# Exercise details:
The listing below holds a line with "Model this object" and a later line with "export_step(moved[0] if len(moved)". Write out those two lines and every line between them, exactly, and nothing else.

# Given information:

------------------------------------------------

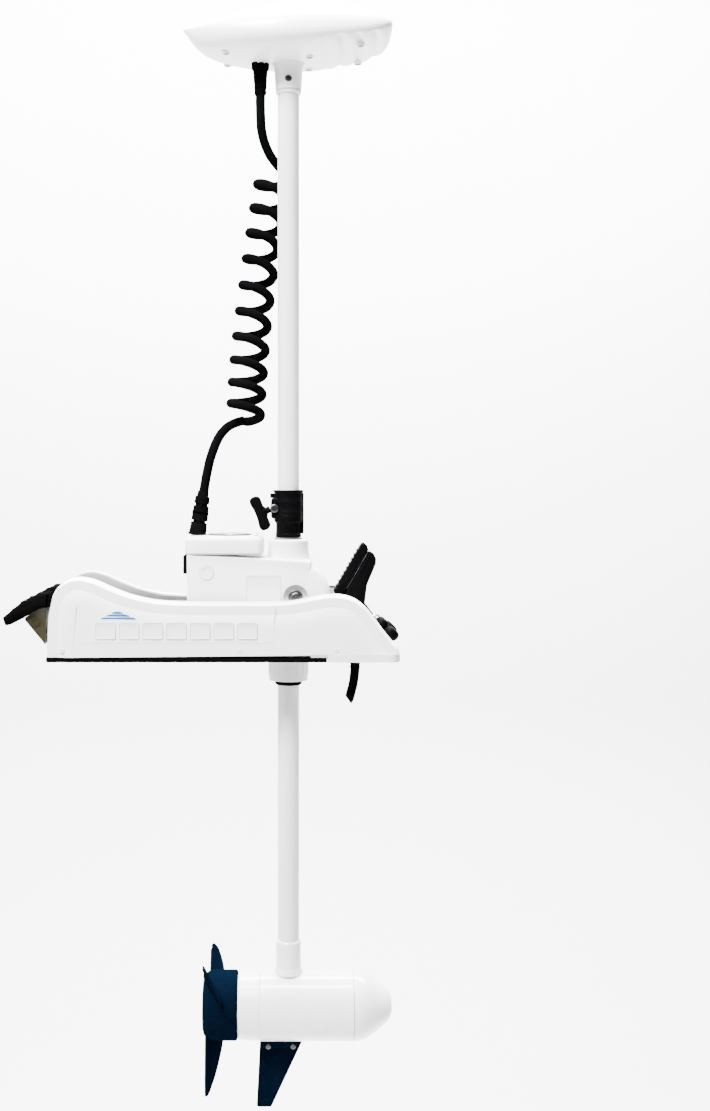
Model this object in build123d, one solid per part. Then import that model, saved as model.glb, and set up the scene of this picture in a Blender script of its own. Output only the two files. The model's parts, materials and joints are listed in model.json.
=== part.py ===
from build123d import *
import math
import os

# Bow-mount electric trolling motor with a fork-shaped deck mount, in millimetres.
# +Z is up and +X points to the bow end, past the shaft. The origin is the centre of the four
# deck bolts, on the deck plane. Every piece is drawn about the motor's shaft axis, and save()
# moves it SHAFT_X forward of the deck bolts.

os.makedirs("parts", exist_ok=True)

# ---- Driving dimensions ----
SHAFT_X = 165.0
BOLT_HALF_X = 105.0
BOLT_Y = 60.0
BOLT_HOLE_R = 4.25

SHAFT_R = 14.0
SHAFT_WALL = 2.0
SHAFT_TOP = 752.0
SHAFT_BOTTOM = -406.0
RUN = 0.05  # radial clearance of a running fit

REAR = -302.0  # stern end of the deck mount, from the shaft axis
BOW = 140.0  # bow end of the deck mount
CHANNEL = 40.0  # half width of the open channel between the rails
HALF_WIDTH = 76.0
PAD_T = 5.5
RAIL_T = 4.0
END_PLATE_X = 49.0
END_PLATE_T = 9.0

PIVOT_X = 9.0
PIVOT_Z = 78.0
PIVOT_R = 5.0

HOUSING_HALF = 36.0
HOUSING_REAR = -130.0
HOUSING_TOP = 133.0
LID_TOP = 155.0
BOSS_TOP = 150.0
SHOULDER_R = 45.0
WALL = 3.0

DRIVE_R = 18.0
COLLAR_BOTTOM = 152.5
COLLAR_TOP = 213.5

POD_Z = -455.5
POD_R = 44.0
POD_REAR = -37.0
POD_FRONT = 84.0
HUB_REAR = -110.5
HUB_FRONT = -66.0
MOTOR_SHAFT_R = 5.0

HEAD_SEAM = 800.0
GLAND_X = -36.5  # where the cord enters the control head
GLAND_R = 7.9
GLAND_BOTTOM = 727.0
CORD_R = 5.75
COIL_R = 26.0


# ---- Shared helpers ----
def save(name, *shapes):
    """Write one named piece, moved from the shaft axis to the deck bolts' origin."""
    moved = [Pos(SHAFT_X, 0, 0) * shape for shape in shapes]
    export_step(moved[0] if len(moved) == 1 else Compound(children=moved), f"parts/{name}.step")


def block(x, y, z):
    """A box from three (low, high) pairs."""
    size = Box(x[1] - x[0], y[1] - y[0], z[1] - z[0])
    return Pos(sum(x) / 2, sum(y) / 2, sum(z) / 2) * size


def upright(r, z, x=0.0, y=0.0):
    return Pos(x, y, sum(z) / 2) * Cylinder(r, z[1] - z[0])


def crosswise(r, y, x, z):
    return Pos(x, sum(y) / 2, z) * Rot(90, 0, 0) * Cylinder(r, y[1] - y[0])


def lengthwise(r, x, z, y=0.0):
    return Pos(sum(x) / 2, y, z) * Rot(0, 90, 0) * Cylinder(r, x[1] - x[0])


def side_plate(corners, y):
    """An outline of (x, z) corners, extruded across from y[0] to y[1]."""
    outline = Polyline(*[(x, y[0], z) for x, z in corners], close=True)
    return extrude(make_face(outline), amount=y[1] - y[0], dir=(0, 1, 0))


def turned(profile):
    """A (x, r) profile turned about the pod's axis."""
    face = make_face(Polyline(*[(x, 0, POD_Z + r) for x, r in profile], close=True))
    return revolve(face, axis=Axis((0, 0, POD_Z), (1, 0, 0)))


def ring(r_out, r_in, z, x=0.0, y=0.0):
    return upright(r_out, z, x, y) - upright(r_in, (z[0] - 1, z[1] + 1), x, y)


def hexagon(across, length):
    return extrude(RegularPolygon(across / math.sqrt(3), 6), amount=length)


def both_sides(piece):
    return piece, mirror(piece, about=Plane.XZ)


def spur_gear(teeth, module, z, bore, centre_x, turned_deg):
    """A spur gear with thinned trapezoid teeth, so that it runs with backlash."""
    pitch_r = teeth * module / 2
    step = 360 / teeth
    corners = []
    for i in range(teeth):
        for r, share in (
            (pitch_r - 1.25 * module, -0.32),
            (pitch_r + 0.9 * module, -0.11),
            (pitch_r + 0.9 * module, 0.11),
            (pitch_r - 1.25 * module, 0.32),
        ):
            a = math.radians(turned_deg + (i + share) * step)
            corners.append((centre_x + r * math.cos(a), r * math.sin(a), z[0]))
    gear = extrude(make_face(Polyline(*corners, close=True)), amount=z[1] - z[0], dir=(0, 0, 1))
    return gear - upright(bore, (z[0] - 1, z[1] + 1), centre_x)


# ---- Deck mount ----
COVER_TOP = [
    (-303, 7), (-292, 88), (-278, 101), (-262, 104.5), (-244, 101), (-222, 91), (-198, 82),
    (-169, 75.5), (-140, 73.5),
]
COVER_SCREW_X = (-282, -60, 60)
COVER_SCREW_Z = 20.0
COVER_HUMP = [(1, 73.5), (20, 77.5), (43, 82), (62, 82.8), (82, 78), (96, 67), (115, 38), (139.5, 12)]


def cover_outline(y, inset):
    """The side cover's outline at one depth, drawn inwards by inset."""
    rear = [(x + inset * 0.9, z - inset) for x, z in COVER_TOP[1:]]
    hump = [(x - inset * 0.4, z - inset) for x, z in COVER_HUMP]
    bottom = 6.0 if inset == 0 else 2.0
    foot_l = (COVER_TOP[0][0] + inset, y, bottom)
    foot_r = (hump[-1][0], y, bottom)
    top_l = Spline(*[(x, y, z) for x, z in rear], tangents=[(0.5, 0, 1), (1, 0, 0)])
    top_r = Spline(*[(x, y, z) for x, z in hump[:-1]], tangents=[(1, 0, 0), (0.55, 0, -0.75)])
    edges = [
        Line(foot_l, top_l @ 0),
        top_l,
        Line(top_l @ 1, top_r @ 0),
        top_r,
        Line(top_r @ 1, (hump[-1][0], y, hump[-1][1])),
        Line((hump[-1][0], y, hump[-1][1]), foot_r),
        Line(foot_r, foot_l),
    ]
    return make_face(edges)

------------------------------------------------

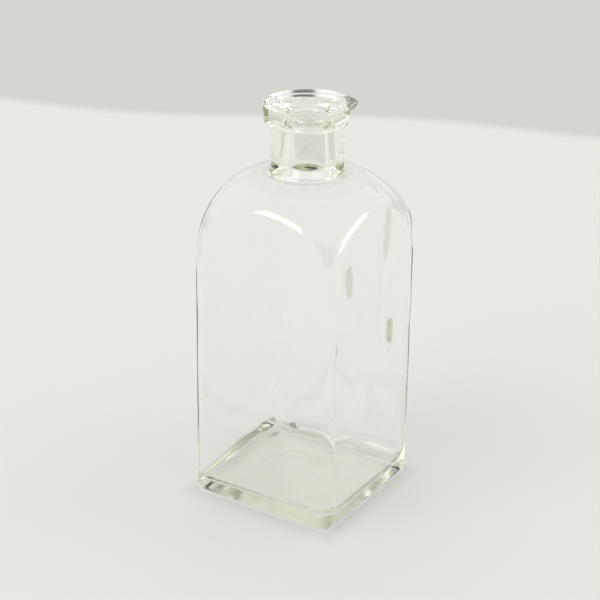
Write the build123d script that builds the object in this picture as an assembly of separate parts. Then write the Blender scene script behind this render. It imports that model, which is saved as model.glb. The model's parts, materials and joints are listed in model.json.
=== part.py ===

------------------------------------------------

# Output:
Model this object in build123d, one solid per part. Then import that model, saved as model.glb, and set up the scene of this picture in a Blender script of its own. Output only the two files. The model's parts, materials and joints are listed in model.json.
=== part.py ===
from build123d import *
import math
import os

# Bow-mount electric trolling motor with a fork-shaped deck mount, in millimetres.
# +Z is up and +X points to the bow end, past the shaft. The origin is the centre of the four
# deck bolts, on the deck plane. Every piece is drawn about the motor's shaft axis, and save()
# moves it SHAFT_X forward of the deck bolts.

os.makedirs("parts", exist_ok=True)

# ---- Driving dimensions ----
SHAFT_X = 165.0
BOLT_HALF_X = 105.0
BOLT_Y = 60.0
BOLT_HOLE_R = 4.25

SHAFT_R = 14.0
SHAFT_WALL = 2.0
SHAFT_TOP = 752.0
SHAFT_BOTTOM = -406.0
RUN = 0.05  # radial clearance of a running fit

REAR = -302.0  # stern end of the deck mount, from the shaft axis
BOW = 140.0  # bow end of the deck mount
CHANNEL = 40.0  # half width of the open channel between the rails
HALF_WIDTH = 76.0
PAD_T = 5.5
RAIL_T = 4.0
END_PLATE_X = 49.0
END_PLATE_T = 9.0

PIVOT_X = 9.0
PIVOT_Z = 78.0
PIVOT_R = 5.0

HOUSING_HALF = 36.0
HOUSING_REAR = -130.0
HOUSING_TOP = 133.0
LID_TOP = 155.0
BOSS_TOP = 150.0
SHOULDER_R = 45.0
WALL = 3.0

DRIVE_R = 18.0
COLLAR_BOTTOM = 152.5
COLLAR_TOP = 213.5

POD_Z = -455.5
POD_R = 44.0
POD_REAR = -37.0
POD_FRONT = 84.0
HUB_REAR = -110.5
HUB_FRONT = -66.0
MOTOR_SHAFT_R = 5.0

HEAD_SEAM = 800.0
GLAND_X = -36.5  # where the cord enters the control head
GLAND_R = 7.9
GLAND_BOTTOM = 727.0
CORD_R = 5.75
COIL_R = 26.0


# ---- Shared helpers ----
def save(name, *shapes):
    """Write one named piece, moved from the shaft axis to the deck bolts' origin."""
    moved = [Pos(SHAFT_X, 0, 0) * shape for shape in shapes]
    export_step(moved[0] if len(moved) == 1 else Compound(children=moved), f"parts/{name}.step")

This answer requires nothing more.